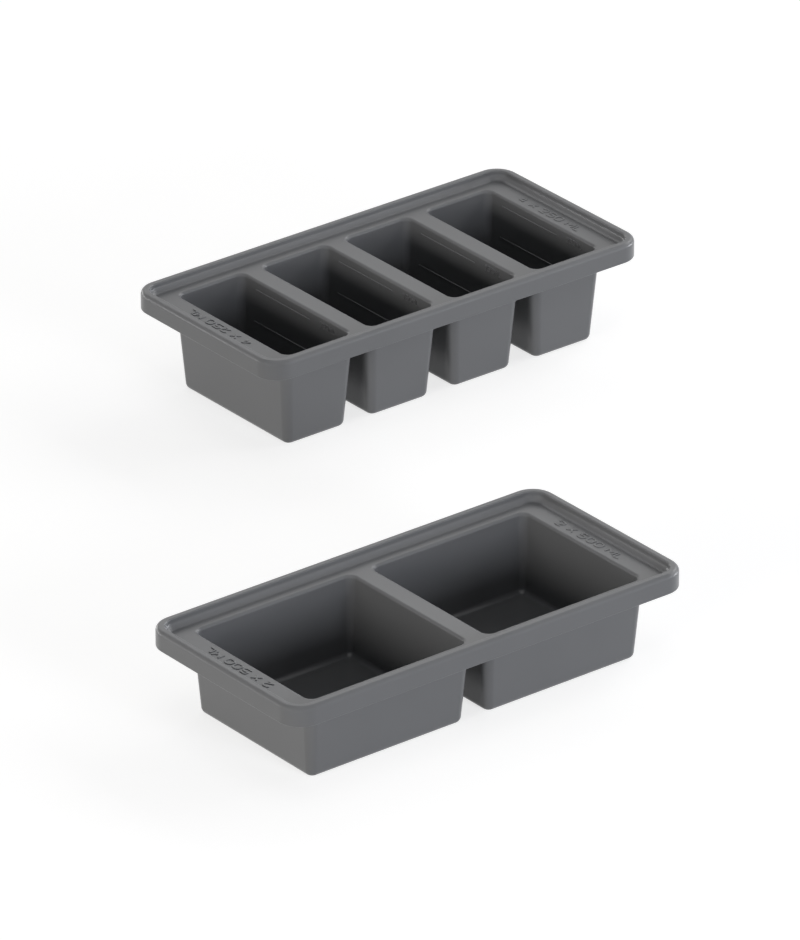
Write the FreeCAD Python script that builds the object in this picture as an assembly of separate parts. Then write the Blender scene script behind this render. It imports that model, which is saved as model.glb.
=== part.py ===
import FreeCAD, Part
import math
import os

# A set of two silicone freezer trays for portions of baby food. One tray has four pockets and the
# other has two. Both have the same rim: an upright band round the outside with a closed steel rod
# moulded into it, and a ledge set below the rim's top that joins the pockets' mouths.
# Each pocket tapers towards its foot, and its soft base is pushed up to free the frozen block.
# Frame: +Z up, X along the long side of both trays, Z = 0 on the surface that they stand on,
# origin midway between the two trays. Millimetres.

# ---- Driving dimensions ----

# Rim, the same on both trays
RIM_LENGTH = 290.0            # outside, along X
RIM_WIDTH = 141.0             # outside, along Y
RIM_CORNER = 15.2             # plan radius of the outside corners
BAND_HEIGHT = 12.6            # upright outer band
BAND_THICKNESS = 6.8          # the band below the ledge, in front of the channel behind it
BAND_TOP_ROUND = 4.0          # outer edge of the band's top
BAND_LOW_ROUND = 0.8          # outer edge of the band's foot
LAND_WIDTH = 5.5              # outer face to the inner edge of the top
LAND_ROUND = 0.9              # the top's inner edge
RECESS_RUN = 0.4              # how far the recess wall leans in on its way down
RECESS_ROUND = 4.0            # where the recess wall meets the ledge
LEDGE_DEPTH = 5.7             # ledge, below the top
LEDGE_THICKNESS = 3.0

# Steel rod in the rim
ROD_RADIUS = 1.8
ROD_INSET = 3.4               # centre line, from the rim's outer face
ROD_DEPTH = 8.2               # centre line, below the top

# Pockets, the same wall and taper on both trays
WALL = 2.6
LEAN = 0.0755                 # a wall leans out by this for each millimetre up, about 4.3 degrees
MOUTHS_LENGTH = 243.6         # first mouth's outer edge to the last one's, along X, at the ledge
MOUTH_WIDTH = 108.0           # along Y, at the ledge
DIVIDER = 14.4                # between two mouths, at the ledge
MOUTH_CORNER = 5.2            # plan radius of a mouth's corners
MOUTH_ROUND = 2.0             # rounded edge from the ledge into the mouth
FLOOR_CORNER = 3.8            # plan radius of a pocket's inner corners at its floor
FLOOR_ROUND = 3.4             # inside, wall to floor
FOOT_ROUND = 4.2              # outside, wall to foot

# Soft bases
BASE_THICKNESS = 2.2
BASE_BORDER = 9.0             # foot edge to the window that the base fills
BASE_GAP = 0.35               # round the base, where the soft floor bends
BASE_CORNER = 4.0             # plan radius of the base's corners

# The two trays: name, pockets, height, and where the centre stands
TRAY_SHIFT_X = 250.0          # from the two-pocket tray's centre to the four-pocket tray's
TRAY_SHIFT_Y = 344.0
TRAYS = (
    ("four_tray", 4, 68.6, TRAY_SHIFT_X / 2, TRAY_SHIFT_Y / 2),
    ("two_tray", 2, 58.3, -TRAY_SHIFT_X / 2, -TRAY_SHIFT_Y / 2),
)

OVERCUT = 1.0                 # how far a cutting shape runs past the face that it opens
SAME = 1e-3                   # two lengths closer than this are one length


# ---- Shapes that the pieces share ----

def rounded_rectangle(length, width, corner, z, x=0.0):
    """Level outline of a rectangle with round corners, at height z, its centre at x on the X axis."""
    corners = []
    for quarter in range(4):
        turn = math.radians(90 * quarter - 90)
        middle = turn + math.radians(45)
        centre_x = x + math.copysign(length / 2 - corner, math.cos(middle))
        centre_y = math.copysign(width / 2 - corner, math.sin(middle))
        corners.append([
            FreeCAD.Vector(centre_x + corner * math.cos(angle), centre_y + corner * math.sin(angle), z)
            for angle in (turn, middle, turn + math.radians(90))
        ])
    edges = []
    for i, (first, middle, last) in enumerate(corners):
        edges.append(Part.Arc(first, middle, last).toShape())
        edges.append(Part.makeLine(last, corners[(i + 1) % 4][0]))
    return Part.Wire(edges)


def plate(length, width, corner, z_low, z_high, x=0.0):
    """Upright prism on a rounded rectangle."""
    outline = rounded_rectangle(length, width, corner, z_low, x)
    return Part.Face(outline).extrude(FreeCAD.Vector(0, 0, z_high - z_low))


def level_edges(shape, z):
    """The shape's edges that lie level at height z."""
    return [
        edge for edge in shape.Edges
        if abs(edge.BoundBox.ZMin - z) < SAME and abs(edge.BoundBox.ZMax - z) < SAME
    ]


def inset(edge):
    """How far in from the rim's outer face an edge that follows the rim lies."""
    start = edge.Vertexes[0].Point
    return min(RIM_LENGTH / 2 - abs(start.x), RIM_WIDTH / 2 - abs(start.y))


class Tray:
    """One tray, modelled about its own centre and then moved to its place."""

    def __init__(self, name, pockets, height, x, y):
        self.name = name
        self.height = height
        self.place = FreeCAD.Vector(x, y, 0)
        self.ledge_z = height - LEDGE_DEPTH
        self.under_z = self.ledge_z - LEDGE_THICKNESS
        self.mouth_length = (MOUTHS_LENGTH - (pockets - 1) * DIVIDER) / pockets
        pitch = self.mouth_length + DIVIDER
        self.centres = [pitch * (i - (pockets - 1) / 2) for i in range(pockets)]

    def inner_size(self, z):
        """Length, width and corner radius of a pocket's cavity at height z."""
        shrink = 2 * LEAN * (self.ledge_z - z)
        share = (z - WALL) / (self.ledge_z - WALL)
        corner = FLOOR_CORNER + (MOUTH_CORNER - FLOOR_CORNER) * share
        return self.mouth_length - shrink, MOUTH_WIDTH - shrink, corner

    def outer_size(self, z):
        """Length, width and corner radius of a pocket's outside at height z."""
        length, width, corner = self.inner_size(z)
        return length + 2 * WALL, width + 2 * WALL, corner + WALL / 2

    def window_size(self):
        """Length and width of the window in a pocket's foot."""
        length, width, _ = self.outer_size(0)
        return length - 2 * BASE_BORDER, width - 2 * BASE_BORDER

    def tapered(self, size, z_low, z_high, x):
        """Solid that follows one of the pocket's tapering sections from z_low up to z_high."""
        outlines = [rounded_rectangle(*size(z), z, x) for z in (z_low, z_high)]
        return Part.makeLoft(outlines, True, True)

    def cavity(self, x):
        """The space inside a pocket, from its rounded floor to just above the ledge."""
        shape = self.tapered(self.inner_size, WALL, self.ledge_z + OVERCUT, x)
        return shape.makeFillet(FLOOR_ROUND, level_edges(shape, WALL))

    def rod(self, radius):
        """Closed loop of round rod in the middle of the band, four straights and four bends."""
        z = self.height - ROD_DEPTH
        half_x = RIM_LENGTH / 2 - RIM_CORNER
        half_y = RIM_WIDTH / 2 - RIM_CORNER
        bend = RIM_CORNER - ROD_INSET
        up = FreeCAD.Vector(0, 0, 1)
        along_x = FreeCAD.Vector(1, 0, 0)
        along_y = FreeCAD.Vector(0, 1, 0)
        pieces = []
        for side in (-1, 1):
            start = FreeCAD.Vector(-half_x, side * (half_y + bend), z)
            pieces.append(Part.makeCylinder(radius, 2 * half_x, start, along_x))
            start = FreeCAD.Vector(side * (half_x + bend), -half_y, z)
            pieces.append(Part.makeCylinder(radius, 2 * half_y, start, along_y))
        for quarter, (sx, sy) in enumerate(((1, 1), (-1, 1), (-1, -1), (1, -1))):
            turn = Part.makeTorus(bend, radius, FreeCAD.Vector(), up, 0, 360, 90)
            turn.rotate(FreeCAD.Vector(), up, 90 * quarter)
            turn.translate(FreeCAD.Vector(sx * half_x, sy * half_y, z))
            pieces.append(turn)
        return pieces[0].multiFuse(pieces[1:]).removeSplitter().Solids[0]

    def band(self):
        """The rim's outer block with its rounded edges, before the recess and the channel."""
        foot = self.height - BAND_HEIGHT
        block = plate(RIM_LENGTH, RIM_WIDTH, RIM_CORNER, foot, self.height)
        block = block.makeFillet(BAND_TOP_ROUND, level_edges(block, self.height))
        return block.makeFillet(BAND_LOW_ROUND, level_edges(block, foot))

    def recess(self):
        """The space above the ledge, inside a leaning wall that runs into the ledge in a round."""
        outlines = []
        for depth in (LEDGE_DEPTH, -OVERCUT):
            in_by = LAND_WIDTH + RECESS_RUN * depth / LEDGE_DEPTH
            outlines.append(rounded_rectangle(
                RIM_LENGTH - 2 * in_by, RIM_WIDTH - 2 * in_by, RIM_CORNER - in_by, self.height - depth))
        shape = Part.makeLoft(outlines, True, True)
        return shape.makeFillet(RECESS_ROUND, level_edges(shape, self.ledge_z))

    def channel(self):
        """The space under the ledge, behind the band."""
        return plate(RIM_LENGTH - 2 * BAND_THICKNESS, RIM_WIDTH - 2 * BAND_THICKNESS,
                     RIM_CORNER - BAND_THICKNESS, self.height - BAND_HEIGHT - OVERCUT, self.under_z)

    def rim(self):
        """Band, ledge and dividers, with a mouth over each pocket."""
        shape = self.band().cut(self.recess())
        land_edges = [
            edge for edge in level_edges(shape, self.height) if abs(inset(edge) - LAND_WIDTH) < SAME
        ]
        shape = shape.makeFillet(LAND_ROUND, land_edges).cut(self.channel())
        for x in self.centres:
            shape = shape.cut(self.tapered(
                self.inner_size, self.under_z - OVERCUT, self.ledge_z + OVERCUT, x))
        mouth_edges = [
            edge for edge in level_edges(shape, self.ledge_z)
            if abs(edge.BoundBox.Center.y) < MOUTH_WIDTH / 2 + MOUTH_ROUND
            and abs(edge.BoundBox.Center.x) < MOUTHS_LENGTH / 2 + MOUTH_ROUND
        ]
        shape = shape.makeFillet(MOUTH_ROUND, mouth_edges)
        return shape.cut(self.rod(ROD_RADIUS))

    def pocket(self, x):
        """One pocket's walls and the ring of its foot, round the window for the base."""
        shape = self.tapered(self.outer_size, 0, self.under_z, x)
        shape = shape.makeFillet(FOOT_ROUND, level_edges(shape, 0)).cut(self.cavity(x))
        length, width = self.window_size()
        return shape.cut(plate(length, width, BASE_CORNER + BASE_GAP, -OVERCUT, WALL + OVERCUT, x))

    def base(self, x):
        """The soft middle of one pocket's floor, a little above the surface below."""
        length, width = self.window_size()
        return plate(length - 2 * BASE_GAP, width - 2 * BASE_GAP, BASE_CORNER,
                     WALL - BASE_THICKNESS, WALL, x)

    def write(self, piece, shape):
        """Move a piece to the tray's place and write it under the tray's name."""
        shape = shape.Solids[0].copy()
        shape.translate(self.place)
        shape.exportStep(os.path.join("parts", f"{self.name}_{piece}.step"))
        print(f"{self.name}_{piece}: valid {shape.isValid()}, {shape.Volume / 1000:.2f} cm3")

    def build(self):
        """Write every piece of the tray."""
        self.write("rim", self.rim())
        self.write("steel_frame", self.rod(ROD_RADIUS))
        for number, x in enumerate(self.centres, start=1):
            self.write(f"pocket_{number}", self.pocket(x))
            self.write(f"base_{number}", self.base(x))


os.makedirs("parts", exist_ok=True)
for tray in TRAYS:
    Tray(*tray).build()
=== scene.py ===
"""Looks of a pair of silicone freezer trays: one with four pockets and one with two.

Each tray is one silicone moulding round a steel rod: a rim, a ledge below the rim's top, and tapering
pockets with soft bases. Lengths are in metres, +Z is up, and the frame's own solids say where
everything stands.
"""

import enum
import logging
import math
from dataclasses import dataclass, field
from typing import Iterable, Optional

import bmesh
import bpy
import numpy as np
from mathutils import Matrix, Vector


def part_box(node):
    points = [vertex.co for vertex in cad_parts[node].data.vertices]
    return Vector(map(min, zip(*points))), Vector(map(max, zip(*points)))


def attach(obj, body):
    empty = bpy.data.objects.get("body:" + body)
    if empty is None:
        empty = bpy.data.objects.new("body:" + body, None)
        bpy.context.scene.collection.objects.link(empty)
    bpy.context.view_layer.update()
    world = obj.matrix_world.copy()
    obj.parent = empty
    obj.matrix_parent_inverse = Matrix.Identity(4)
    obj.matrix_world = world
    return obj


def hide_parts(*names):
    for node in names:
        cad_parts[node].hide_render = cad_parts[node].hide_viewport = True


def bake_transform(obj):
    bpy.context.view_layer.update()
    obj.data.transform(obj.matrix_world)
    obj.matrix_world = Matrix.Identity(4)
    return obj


MM = 0.001
MERGE = 0.0005 * MM           # points of one mesh closer than this are one point
CREASE = math.radians(50)     # faces that meet at more than this show an edge
ARC_LEAST = 3                 # points in an arc, however small its turn
RIDGE_RING = 16               # points round a raised line
RIDGE_ENDS = (0.05, 0.2, 0.45, 0.75)  # extra points where a raised line closes, in half widths
LINE_STEP = 1 * MM            # largest step along a fill line
BASE_POINTS = 25              # each way across the middle of a soft base
STRIP_LENGTH_POINTS = 49      # along a strip that bends
STRIP_WIDTH_POINTS = 17       # and across it
NOISE_LOW = 0.3               # nearly all of a noise texture's values lie between these two
NOISE_HIGH = 0.7
MIX_SHARE = 0                 # a Mix node's sockets for colours: the share of the second colour,
MIX_FIRST = 6                 # the first colour,
MIX_SECOND = 7                # the second
MIX_RESULT = 2                # and, among its outputs, the result

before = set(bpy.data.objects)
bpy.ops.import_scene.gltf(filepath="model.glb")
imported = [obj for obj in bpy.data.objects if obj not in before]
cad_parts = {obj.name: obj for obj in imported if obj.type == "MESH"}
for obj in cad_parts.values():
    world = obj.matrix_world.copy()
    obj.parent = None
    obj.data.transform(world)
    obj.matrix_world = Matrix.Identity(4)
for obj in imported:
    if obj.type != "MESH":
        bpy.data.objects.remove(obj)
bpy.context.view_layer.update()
log = logging.getLogger("freezer_trays")
logging.basicConfig(level=logging.INFO, format="%(name)s: %(message)s")


# ---- Colours and shader nodes ----

def linear(hex_code: str) -> tuple[float, float, float, float]:
    """Turn an sRGB hex colour into linear RGBA, by the curve of the sRGB standard.

    Args:
        hex_code: six hex digits, such as "6a6b6d".

    Returns:
        Linear red, green and blue, and an alpha of 1.
    """
    channels = [int(hex_code[i:i + 2], 16) / 255 for i in (0, 2, 4)]
    return (*[c / 12.92 if c <= 0.04045 else ((c + 0.055) / 1.055) ** 2.4 for c in channels], 1.0)


def add_node(tree: bpy.types.NodeTree, kind: str, values: Optional[dict] = None,
             links: Optional[dict] = None, **settings: object) -> bpy.types.Node:
    """Add one shader node.

    Args:
        tree: the material's or world's node tree.
        kind: Blender's name of the node type.
        values: input name or number to the value that is set on it.
        links: input name or number to the output socket that feeds it.
        settings: the node's own properties.

    Returns:
        The node.
    """
    node = tree.nodes.new(kind)
    for name, value in settings.items():
        setattr(node, name, value)
    for name, value in (values or {}).items():
        node.inputs[name].default_value = value
    for name, socket in (links or {}).items():
        tree.links.new(socket, node.inputs[name])
    return node


def new_tree(name: str) -> tuple[bpy.types.Material, bpy.types.NodeTree]:
    """Make a node material with no nodes in it yet.

    Args:
        name: the material's name.

    Returns:
        The material and its node tree.
    """
    material = bpy.data.materials.new(name)
    material.use_nodes = True
    material.node_tree.nodes.clear()
    return material, material.node_tree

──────

● **Task requirements**: Each line from the start of the listing above through the line containing "LEDGE_THICKNESS = 3.0" should be copied exactly, please, with no other lines added.

● **Response to the task**:
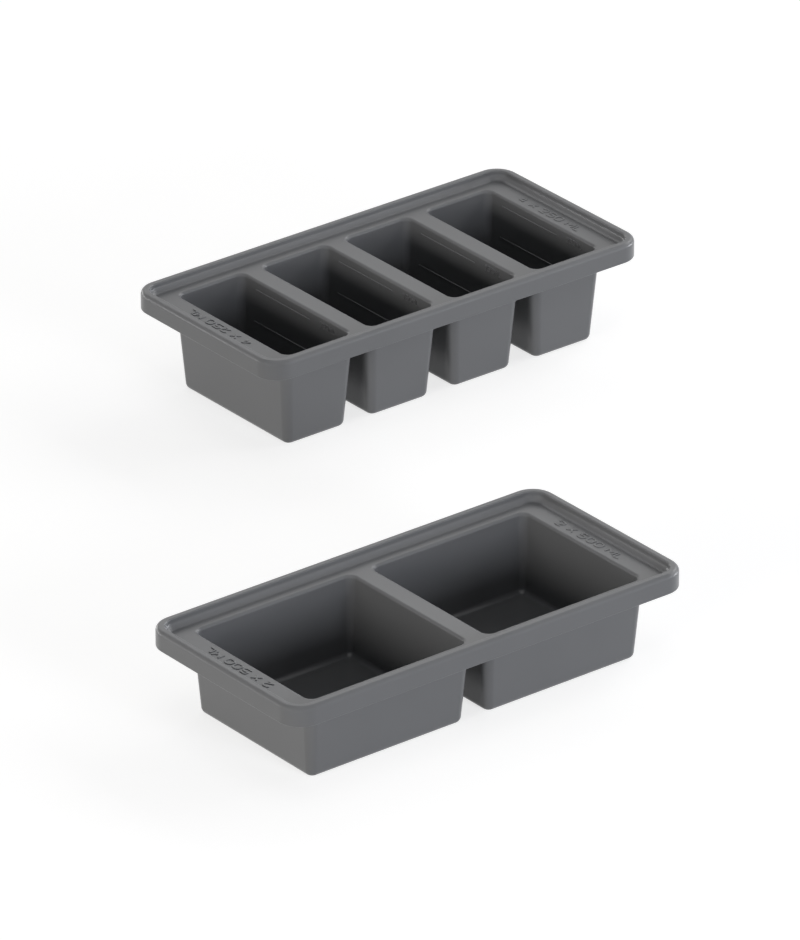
Write the FreeCAD Python script that builds the object in this picture as an assembly of separate parts. Then write the Blender scene script behind this render. It imports that model, which is saved as model.glb.
=== part.py ===
import FreeCAD, Part
import math
import os

# A set of two silicone freezer trays for portions of baby food. One tray has four pockets and the
# other has two. Both have the same rim: an upright band round the outside with a closed steel rod
# moulded into it, and a ledge set below the rim's top that joins the pockets' mouths.
# Each pocket tapers towards its foot, and its soft base is pushed up to free the frozen block.
# Frame: +Z up, X along the long side of both trays, Z = 0 on the surface that they stand on,
# origin midway between the two trays. Millimetres.

# ---- Driving dimensions ----

# Rim, the same on both trays
RIM_LENGTH = 290.0            # outside, along X
RIM_WIDTH = 141.0             # outside, along Y
RIM_CORNER = 15.2             # plan radius of the outside corners
BAND_HEIGHT = 12.6            # upright outer band
BAND_THICKNESS = 6.8          # the band below the ledge, in front of the channel behind it
BAND_TOP_ROUND = 4.0          # outer edge of the band's top
BAND_LOW_ROUND = 0.8          # outer edge of the band's foot
LAND_WIDTH = 5.5              # outer face to the inner edge of the top
LAND_ROUND = 0.9              # the top's inner edge
RECESS_RUN = 0.4              # how far the recess wall leans in on its way down
RECESS_ROUND = 4.0            # where the recess wall meets the ledge
LEDGE_DEPTH = 5.7             # ledge, below the top
LEDGE_THICKNESS = 3.0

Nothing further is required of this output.